30 janvier [1836], samedi matin, 9 h. ½
Bonjour mon cher adoré, je suis bien mécontente contre vous mon cher petit homme, il n’est pas permis d’abuser à ce point de la crédulité d’une femme qui vous aime. Que vous est-il donc arrivé que vous n’êtes pas venu après m’avoir tant promis que je vous verrais ? Vous ne savez pas, vous, parce vous ne sentez pas l’amour aussi vivement que moi, combien vous m’avez fait de peine en me manquant de parole. Je suis très triste ce matin et je vous aime comme à l’ordinaire, de toute mon âme.
Je suis un peu souffrante ce matin ; je ne sais pas si ce temps-là n’y est pas pour quelque chose, mais j’ai un mal de tête à n’y pas voir clair. Si vous étiez venu cette nuit, ça ne serait pas arrivé. Vous voyez bien, mon cher petit homme, que vous avez été doublement méchant en ne tenant pas votre promesse. Je vous cache depuis le commencement de ma lettre un soupçon affreux qui n’a fait que croître depuis que je vous écris : c’est que je crois que vous êtes allé au bal cette nuit et que contrairement à nos conventions vous y serez entré et de là, vous aurez été raccroché, intrigué et retenu jusqu’au matin où vous serez rentré chez vous sans avoir eu le temps de venir chez moi. Je vous avoue, mon cher bien-aimé, que cette idée n’est pas assez impossible pour que je ne m’en tourmente pas beaucoup jusqu’à ce que je vous aie vu. Je vous aime, MOI. Je vous aime bien à fond.

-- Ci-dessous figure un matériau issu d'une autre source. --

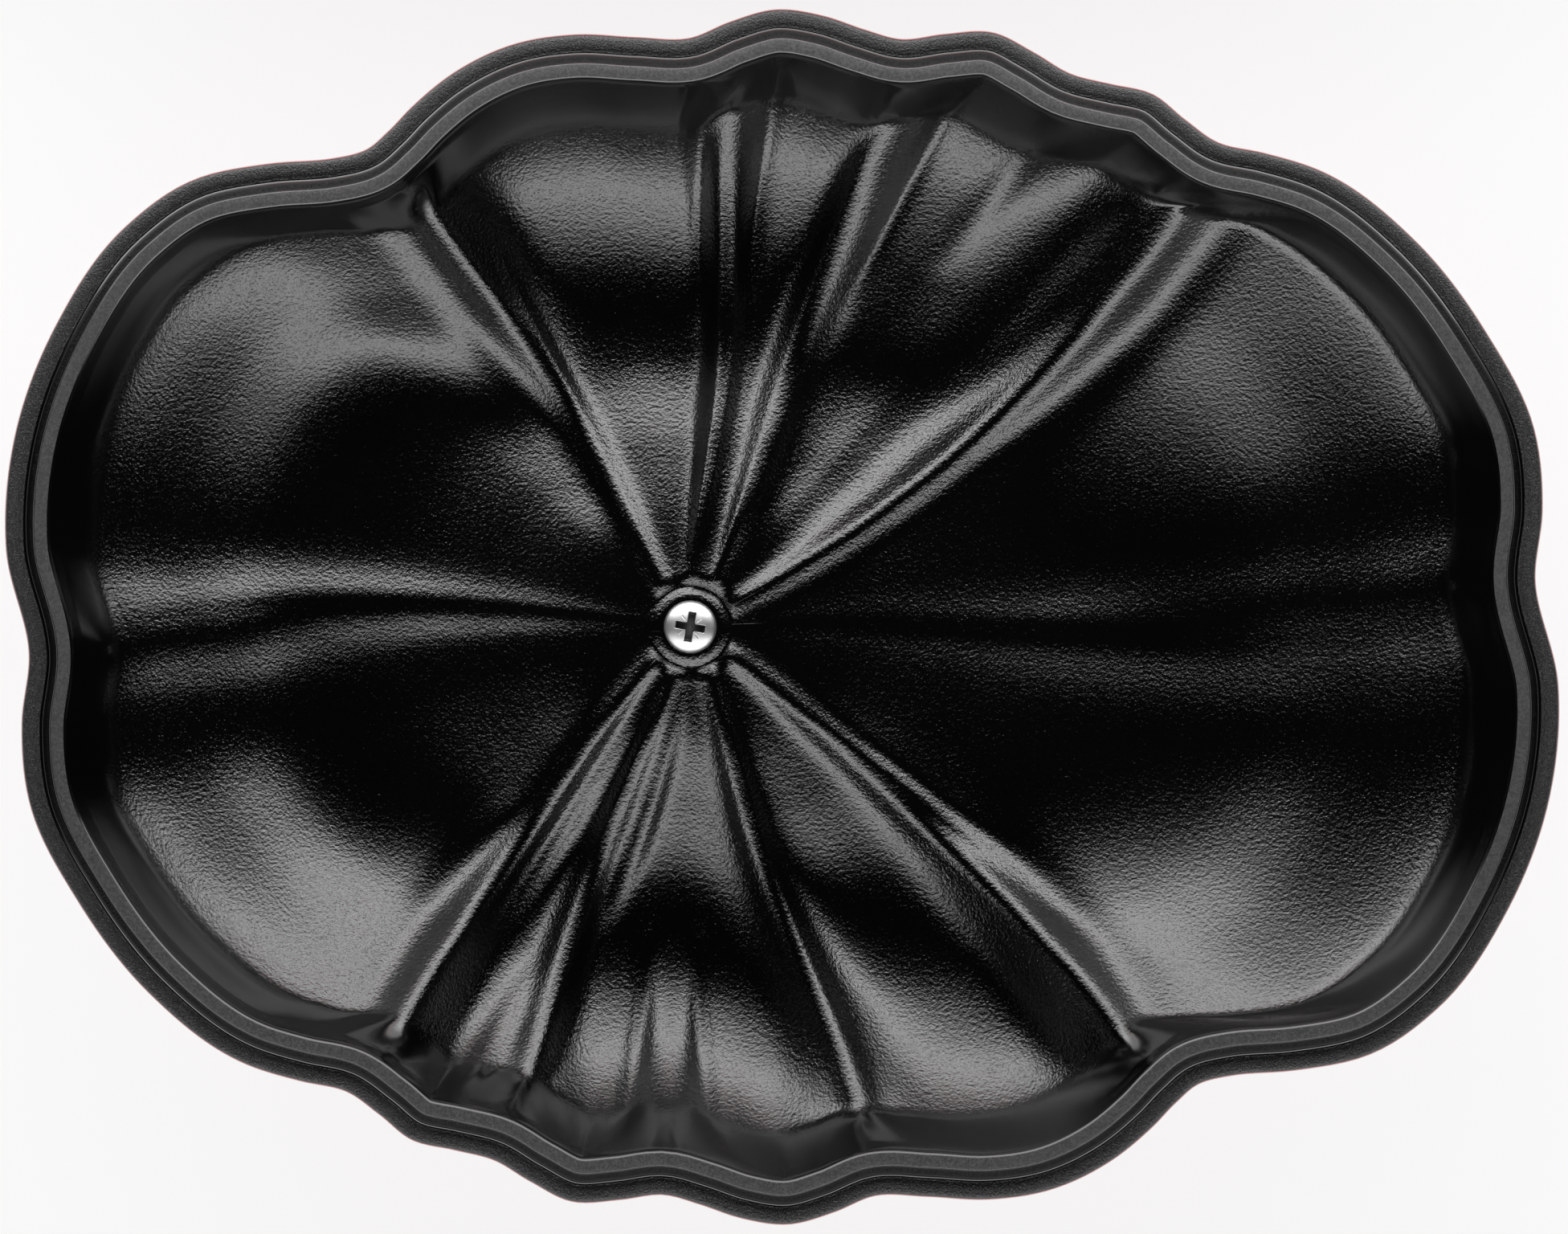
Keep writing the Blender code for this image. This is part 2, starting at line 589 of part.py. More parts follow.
def build_pot():
    """Pot casting: lobed wall that fades into an oval foot, plain rim, flat base, and its two handles.

    Its columns of faces are those of the lid's rim turned over, so the two fit with an even gap.
    """
    rim_angle, _ = column_angles(1.0)
    rim = rim_at(rim_angle, STEM)
    top = POT_HEIGHT
    rings = [ring(pot_plan(rim, POT_FOOT_INSET, 1.0), 0.0)]
    for share, distance, fade in reversed(POT_SIDE):
        rings.append(ring(pot_plan(rim, distance, fade), share * top))
    rings += [
        ring(pot_plan(rim, 0.0, 0.0), top - POT_RIM_ROUND),
        ring(pot_plan(rim, POT_RIM_ROUND, 0.0), top),
        ring(pot_plan(rim, POT_MOUTH_WALL - POT_RIM_ROUND, 0.0), top),
        ring(pot_plan(rim, POT_MOUTH_WALL, 0.0), top - 2 * POT_RIM_ROUND),
    ]
    for share, distance, fade in POT_SIDE[1:]:
        height = POT_FLOOR + (top - POT_FLOOR) * share
        rings.append(ring(pot_plan(rim, distance + POT_WALL, fade), height))
    rings.append(ring(pot_plan(rim, POT_FOOT_INSET + POT_WALL, 1.0), POT_FLOOR))
    mesh = closed_mesh("pot", rings, (True, True))
    pot = place("pot", mesh, material("red_enamel", (0.35, 0.012, 0.015), 0.15, 0.0))
    for side, name in ((1.0, "handle_right"), (-1.0, "handle_left")):
        boolean(pot, guide(name, handle_bar(name, side)), "UNION")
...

Je serai bien triste et bien contente si vous ne m’avez pas trahie cette nuit.
J.
BnF, Mss, NAF 16326, f. 51-52
Transcription d’André Maget assisté de Guy Rosa
30 janvier [1836]a, samedi soir, 9 h.
Pauvre cher petit Toto, tu n’es pas revenu, tu auras encore été pris par une conversation longue et fatigante et qui t’aura fait mal. Je voudrais déjà t’avoir revu pour savoir comment tu vas. Je voudrais t’avoir auprès de moi pour te caresser et te soigner bien comme il faut.
Mon Dieu que je t’aime mon pauvre cher bien-aimé. Je voudrais te donner mes yeux, mes entrailles, et ma vie. Je voudrais te servir. Je voudrais bien des choses……
Je voudrais t’empêcher de travailler surtout quand tes pauvres yeux et tes chères petites entrailles sont aussi malades qu’aujourd’hui.
Je te demande, mon cher bien-aimé, si j’ai été injuste envers toi tantôt, mais je croyais vraiment que tu avais passé la nuit au bal. Pardon, mon cher petit homme adoré. Pardon si j’ai été injuste et soupçonneuse à tort. C’est que je t’aime, vois-tu. Je t’aime ! Tâche de venir de bonne heure, mon chéri, je te soignerai bien, je te dorlotterai bien, je te caresserai bien et je ne vous ferai pas prendre de Négasseck [1] puisque vous n’en voulez pas prendre. Mais je vous ferai prendre beaucoup d’amour, beaucoup de caresses et beaucoup de tendresses parce que j’ai de tout cela beaucoup.
J.
Médiathèque de Fougères, sans cote
Transcription de Florence Naugrette
a) Ajouté d’une autre main : « 1835 ou 1836 ». Pour plusieurs raisons concordantes, la datation de 1836 n’est pas douteuse [2].